- **What the exercise asks**:
Here are some entries; quote each one exactly.

# Given entries start

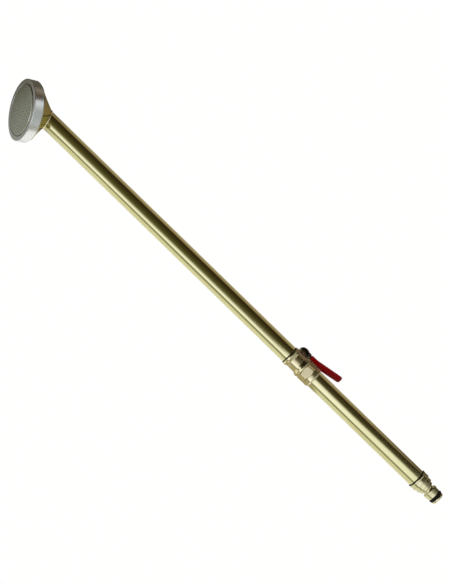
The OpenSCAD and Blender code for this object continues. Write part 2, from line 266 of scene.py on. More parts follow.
# Steps per metre of the drift in a metal's tone, of its specks and of vinyl's sags
TONE_DRIFT = (45, 45, 18)
SPECK_SIZE = 900
SAG_SIZE = 160


def shader(name):
    """A new material, its graph and its surface shader node."""
    material = bpy.data.materials.new(name)
    material.use_nodes = True
    graph = Graph(material.node_tree)
    return material, graph, material.node_tree.nodes["Principled BSDF"]


def metal(name, axes, light, dark, rough, grain, depth, vary=0.05, rings=False, spots=0.0,
          edge=(1, 1, 1)):
    """A metal with tone that drifts from light to dark, and a directional or cast grain.

    grain is in steps per metre along the axes, or along (distance, 0, height) with rings, and
    depth in micrometres. rough changes by vary with the grain. spots is how dark the specks are,
    and edge the tint of what is seen edge on."""
    material, graph, surface = shader(name)
    coords = graph.axis_coords(axes)
    tone = graph.map_range(graph.noise(coords, TONE_DRIFT, detail=4), *TONE_BAND)
    colour = graph.mix(tone, light, dark)
    grain_coords = graph.ring_coords(coords) if rings else coords
    lines = graph.noise(grain_coords, grain, detail=5, rough=0.7)
    if spots:
        darker = tuple(c * 0.45 for c in dark)
        specks = graph.noise(coords, SPECK_SIZE, detail=2)
        colour = graph.mix(graph.map_range(specks, *SPECK_BAND, 0, spots), colour, darker)
    graph.put(surface.inputs["Base Color"], colour)
    surface.inputs["Metallic"].default_value = 1
    surface.inputs["Specular Tint"].default_value = (*edge, 1)
    roughness = graph.map_range(lines, *SKIN_BAND, rough - vary, rough + vary)
    graph.put(surface.inputs["Roughness"], roughness)
    graph.put(surface.inputs["Normal"], graph.bump(lines, depth))
    return material


def lever_side_painted_shade(material, colour, amount, band, ragged, ragged_size=400):
    """Darkens a material towards brown on the lever's side of the valve, above the tube's axis: painted shade.

    band and ragged, which breaks up its edge, are in metres above the tube's axis, and
    ragged_size is in steps per metre."""
    graph = Graph(material.node_tree)
    base = material.node_tree.nodes["Principled BSDF"].inputs["Base Color"]
    unshaded_colour = base.links[0].from_socket
    coords = graph.axis_coords(STEM)
    _, _, height = graph.split(coords)
    height = graph.total(height, graph.product(graph.noise(coords, ragged_size), ragged))
    painted_shade_amount = graph.product(graph.step(height, band), amount)
    graph.put(base, graph.mix(painted_shade_amount, unshaded_colour, colour))


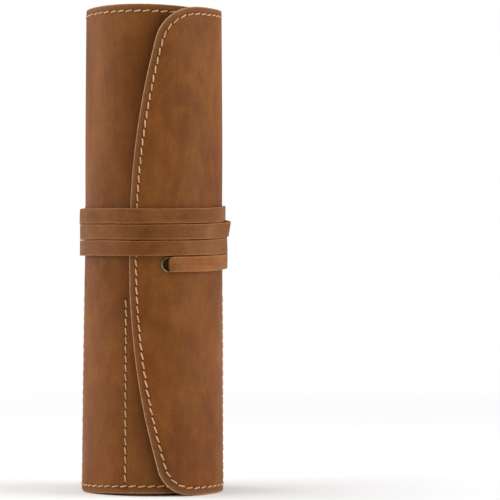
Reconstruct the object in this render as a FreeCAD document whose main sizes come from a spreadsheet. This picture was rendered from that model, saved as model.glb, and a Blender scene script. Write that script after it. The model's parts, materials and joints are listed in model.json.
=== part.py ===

# Given entries end

- **Response for this exercise**:
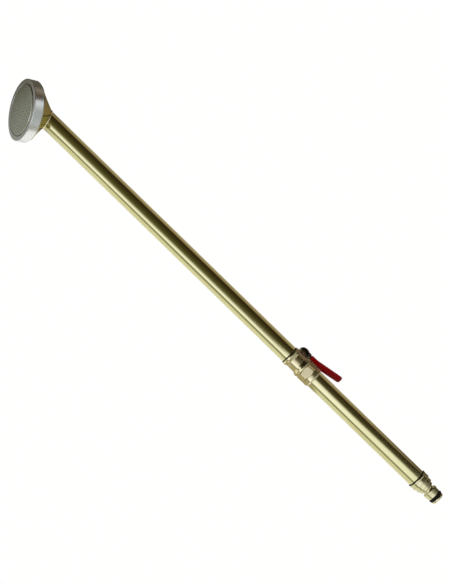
The OpenSCAD and Blender code for this object continues. Write part 2, from line 266 of scene.py on. More parts follow.
# Steps per metre of the drift in a metal's tone, of its specks and of vinyl's sags
TONE_DRIFT = (45, 45, 18)
SPECK_SIZE = 900
SAG_SIZE = 160


def shader(name):
    """A new material, its graph and its surface shader node."""
    material = bpy.data.materials.new(name)
    material.use_nodes = True
    graph = Graph(material.node_tree)
    return material, graph, material.node_tree.nodes["Principled BSDF"]


def metal(name, axes, light, dark, rough, grain, depth, vary=0.05, rings=False, spots=0.0,
          edge=(1, 1, 1)):
    """A metal with tone that drifts from light to dark, and a directional or cast grain.

    grain is in steps per metre along the axes, or along (distance, 0, height) with rings, and
    depth in micrometres. rough changes by vary with the grain. spots is how dark the specks are,
    and edge the tint of what is seen edge on."""
    material, graph, surface = shader(name)
    coords = graph.axis_coords(axes)
    tone = graph.map_range(graph.noise(coords, TONE_DRIFT, detail=4), *TONE_BAND)
    colour = graph.mix(tone, light, dark)
    grain_coords = graph.ring_coords(coords) if rings else coords
    lines = graph.noise(grain_coords, grain, detail=5, rough=0.7)
    if spots:
        darker = tuple(c * 0.45 for c in dark)
        specks = graph.noise(coords, SPECK_SIZE, detail=2)
        colour = graph.mix(graph.map_range(specks, *SPECK_BAND, 0, spots), colour, darker)
    graph.put(surface.inputs["Base Color"], colour)
    surface.inputs["Metallic"].default_value = 1
    surface.inputs["Specular Tint"].default_value = (*edge, 1)
    roughness = graph.map_range(lines, *SKIN_BAND, rough - vary, rough + vary)
    graph.put(surface.inputs["Roughness"], roughness)
    graph.put(surface.inputs["Normal"], graph.bump(lines, depth))
    return material


def lever_side_painted_shade(material, colour, amount, band, ragged, ragged_size=400):
    """Darkens a material towards brown on the lever's side of the valve, above the tube's axis: painted shade.

    band and ragged, which breaks up its edge, are in metres above the tube's axis, and
    ragged_size is in steps per metre."""
    graph = Graph(material.node_tree)
    base = material.node_tree.nodes["Principled BSDF"].inputs["Base Color"]
    unshaded_colour = base.links[0].from_socket
    coords = graph.axis_coords(STEM)
    _, _, height = graph.split(coords)
    height = graph.total(height, graph.product(graph.noise(coords, ragged_size), ragged))
    painted_shade_amount = graph.product(graph.step(height, band), amount)
    graph.put(base, graph.mix(painted_shade_amount, unshaded_colour, colour))


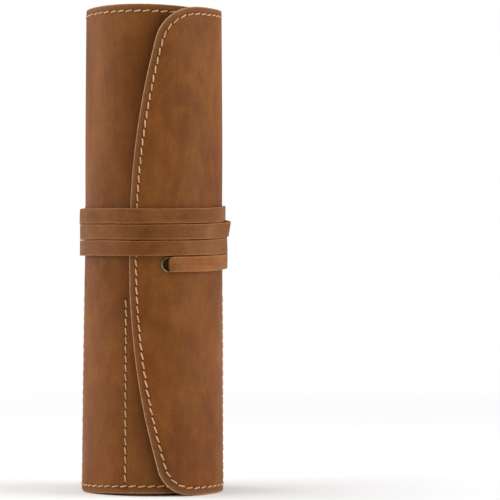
Reconstruct the object in this render as a FreeCAD document whose main sizes come from a spreadsheet. This picture was rendered from that model, saved as model.glb, and a Blender scene script. Write that script after it. The model's parts, materials and joints are listed in model.json.
=== part.py ===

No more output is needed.